Thursday, February 10, 2011

1974 - The Conservationist, by Nadine Gordimer

I'm sure there were many things I missed in this complex movel, but then, I don't expect Nobel Prize winning authors to be easy-to-read...

I read The Conservationist in a kind of appalled fascination, repelled by the language South African Whites use to talk to and about the Blacks in the book. Nadine Gordimer, the Nobel Prize winning author of this Booker Prize winning story, depicts her characters routinely using the language of master and servant in the most disparaging way, a kind of amused contempt exacerbated by its casual delivery. Reading it, one feels besmirched simply by being privy to the perspective of its White anti-hero, Mehring.

However as the tale unfolded, the main thing I noticed about The Conservationist was the sense of isolation of this principal character, Mehring. Unlike the dispossessed and powerless characters who work for and around him and enjoy companionable relationships with others, he – the rich, powerful white man in South Africa under Apartheid – is alone. As the story progresses he isolates himself even more, refusing all invitations and camping out in increasing discomfort rather than participate in society. Eventually his friends give up on him and the invitations dry up…

I read and blogged this book on February 10th 2011. To read the rest of my review please visit


  1. I feel the same as you do whenever I read South African Lit and I have been reading it for some time. However, if one comes to appreciate the environment within which it was written one would realise that we need not feel bad because the author has described it so but because certain individuals did these against another group of people. It is like the call to sanitise Mark Twain's Adventures of Huckleberry Fin.

    There once was a time when blacks were servants and whites the masters. Hence, it isn't contempt of the black race by the author but the contempt of the black race by a government that was anti-black.

  2. Couldn't believe it when I clicked to see you reviewing this book. I'm reading it right now. I've got 30 pages to go.
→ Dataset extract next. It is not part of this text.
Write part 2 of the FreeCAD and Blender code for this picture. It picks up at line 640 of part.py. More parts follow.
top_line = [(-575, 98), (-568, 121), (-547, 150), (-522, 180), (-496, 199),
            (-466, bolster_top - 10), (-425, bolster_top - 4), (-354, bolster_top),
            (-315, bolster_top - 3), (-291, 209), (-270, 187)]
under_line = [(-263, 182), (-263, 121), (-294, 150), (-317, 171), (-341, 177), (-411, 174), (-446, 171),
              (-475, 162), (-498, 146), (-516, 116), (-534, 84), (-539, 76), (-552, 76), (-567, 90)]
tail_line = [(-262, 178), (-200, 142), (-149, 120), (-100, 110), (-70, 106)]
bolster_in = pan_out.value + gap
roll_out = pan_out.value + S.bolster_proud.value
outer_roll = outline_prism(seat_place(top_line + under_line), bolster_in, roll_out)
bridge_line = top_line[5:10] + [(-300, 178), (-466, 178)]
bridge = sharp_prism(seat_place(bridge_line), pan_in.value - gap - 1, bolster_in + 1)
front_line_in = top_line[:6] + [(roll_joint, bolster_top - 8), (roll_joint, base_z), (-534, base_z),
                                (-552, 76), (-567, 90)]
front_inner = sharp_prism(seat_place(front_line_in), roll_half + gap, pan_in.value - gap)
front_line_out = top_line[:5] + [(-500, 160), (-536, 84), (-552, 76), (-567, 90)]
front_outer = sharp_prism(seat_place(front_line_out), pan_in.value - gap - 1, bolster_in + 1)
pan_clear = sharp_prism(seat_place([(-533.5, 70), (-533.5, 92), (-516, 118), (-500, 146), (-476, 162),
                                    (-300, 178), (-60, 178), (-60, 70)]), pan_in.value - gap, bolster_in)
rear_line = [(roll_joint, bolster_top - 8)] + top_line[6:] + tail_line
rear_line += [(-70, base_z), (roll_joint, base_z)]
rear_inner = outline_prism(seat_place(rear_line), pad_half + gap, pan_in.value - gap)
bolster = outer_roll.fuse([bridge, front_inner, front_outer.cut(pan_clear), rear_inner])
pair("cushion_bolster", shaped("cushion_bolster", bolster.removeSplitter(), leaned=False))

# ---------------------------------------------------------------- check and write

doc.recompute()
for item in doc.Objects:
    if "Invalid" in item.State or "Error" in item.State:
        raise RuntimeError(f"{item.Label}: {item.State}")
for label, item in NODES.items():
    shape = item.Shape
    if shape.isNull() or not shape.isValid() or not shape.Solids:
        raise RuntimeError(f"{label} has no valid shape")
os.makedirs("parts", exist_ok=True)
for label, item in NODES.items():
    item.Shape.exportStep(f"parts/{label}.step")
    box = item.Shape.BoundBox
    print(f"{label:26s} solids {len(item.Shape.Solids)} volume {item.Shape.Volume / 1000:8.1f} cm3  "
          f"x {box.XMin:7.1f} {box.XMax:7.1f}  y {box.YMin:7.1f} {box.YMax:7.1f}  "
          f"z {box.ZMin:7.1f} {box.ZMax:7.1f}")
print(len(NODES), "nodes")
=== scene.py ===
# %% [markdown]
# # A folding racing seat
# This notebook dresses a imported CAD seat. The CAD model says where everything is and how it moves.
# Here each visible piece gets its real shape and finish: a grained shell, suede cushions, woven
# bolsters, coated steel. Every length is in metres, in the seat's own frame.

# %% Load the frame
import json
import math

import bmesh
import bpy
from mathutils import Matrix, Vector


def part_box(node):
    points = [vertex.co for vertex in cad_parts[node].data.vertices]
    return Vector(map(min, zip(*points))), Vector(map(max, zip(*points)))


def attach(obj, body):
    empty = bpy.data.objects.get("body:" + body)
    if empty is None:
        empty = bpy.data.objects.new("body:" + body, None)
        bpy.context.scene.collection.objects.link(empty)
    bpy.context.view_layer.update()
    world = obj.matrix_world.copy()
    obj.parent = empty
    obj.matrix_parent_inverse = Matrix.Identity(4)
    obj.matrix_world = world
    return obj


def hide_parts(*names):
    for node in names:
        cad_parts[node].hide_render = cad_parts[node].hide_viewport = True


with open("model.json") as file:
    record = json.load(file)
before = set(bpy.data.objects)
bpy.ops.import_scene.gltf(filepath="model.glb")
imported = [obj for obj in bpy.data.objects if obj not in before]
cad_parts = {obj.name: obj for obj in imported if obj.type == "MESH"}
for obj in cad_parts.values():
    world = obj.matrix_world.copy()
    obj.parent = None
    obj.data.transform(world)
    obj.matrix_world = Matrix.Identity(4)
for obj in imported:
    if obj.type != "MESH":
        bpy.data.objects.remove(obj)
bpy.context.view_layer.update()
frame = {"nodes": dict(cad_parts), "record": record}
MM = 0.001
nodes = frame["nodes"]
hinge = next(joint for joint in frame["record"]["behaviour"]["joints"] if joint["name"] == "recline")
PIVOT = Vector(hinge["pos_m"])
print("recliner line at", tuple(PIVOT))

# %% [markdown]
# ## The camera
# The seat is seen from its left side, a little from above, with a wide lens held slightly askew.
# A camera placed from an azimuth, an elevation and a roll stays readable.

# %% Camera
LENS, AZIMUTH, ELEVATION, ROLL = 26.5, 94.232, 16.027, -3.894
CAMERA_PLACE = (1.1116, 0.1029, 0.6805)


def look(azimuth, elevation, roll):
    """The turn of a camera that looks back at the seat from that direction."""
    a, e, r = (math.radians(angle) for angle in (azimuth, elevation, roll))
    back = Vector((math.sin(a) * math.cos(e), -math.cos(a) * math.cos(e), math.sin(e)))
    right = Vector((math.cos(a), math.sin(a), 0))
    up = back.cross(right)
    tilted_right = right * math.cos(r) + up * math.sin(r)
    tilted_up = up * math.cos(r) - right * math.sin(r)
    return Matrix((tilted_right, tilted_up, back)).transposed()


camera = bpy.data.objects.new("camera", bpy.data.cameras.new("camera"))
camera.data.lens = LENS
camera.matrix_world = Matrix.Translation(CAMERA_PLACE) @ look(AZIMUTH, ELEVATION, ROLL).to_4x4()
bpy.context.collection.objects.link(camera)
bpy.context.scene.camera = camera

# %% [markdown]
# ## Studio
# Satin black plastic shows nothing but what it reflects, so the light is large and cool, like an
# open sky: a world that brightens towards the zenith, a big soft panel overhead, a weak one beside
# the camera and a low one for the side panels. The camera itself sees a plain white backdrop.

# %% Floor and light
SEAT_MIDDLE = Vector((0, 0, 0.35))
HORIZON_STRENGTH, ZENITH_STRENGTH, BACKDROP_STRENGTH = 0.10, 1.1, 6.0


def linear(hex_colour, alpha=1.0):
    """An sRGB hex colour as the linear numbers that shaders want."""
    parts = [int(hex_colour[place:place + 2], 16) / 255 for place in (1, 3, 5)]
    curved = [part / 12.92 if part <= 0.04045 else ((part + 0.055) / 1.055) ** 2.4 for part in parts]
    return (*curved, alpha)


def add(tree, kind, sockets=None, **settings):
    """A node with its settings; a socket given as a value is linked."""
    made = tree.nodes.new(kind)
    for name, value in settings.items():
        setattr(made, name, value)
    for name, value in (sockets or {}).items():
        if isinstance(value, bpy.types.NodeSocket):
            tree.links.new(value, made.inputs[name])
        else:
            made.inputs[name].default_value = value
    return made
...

    Nana F-A has nailed it here. Gordimer makes the political situation painfully clear, suggesting so many points of view filtered through Mehring's consciousness and his relationships with the folks who work on his farm, his Indian and Boer neighbors, his son, his wealthy colleagues and friends, and his former mistress. His own stream-of-consciousness narration and our limited access to other points of view work well to suggest the grim outlines of this world and this time--even as Mehring seeks to move out of time (in a way) through his own increasingly intense connection with the land.

    I better get back to it.

    Thanks for this.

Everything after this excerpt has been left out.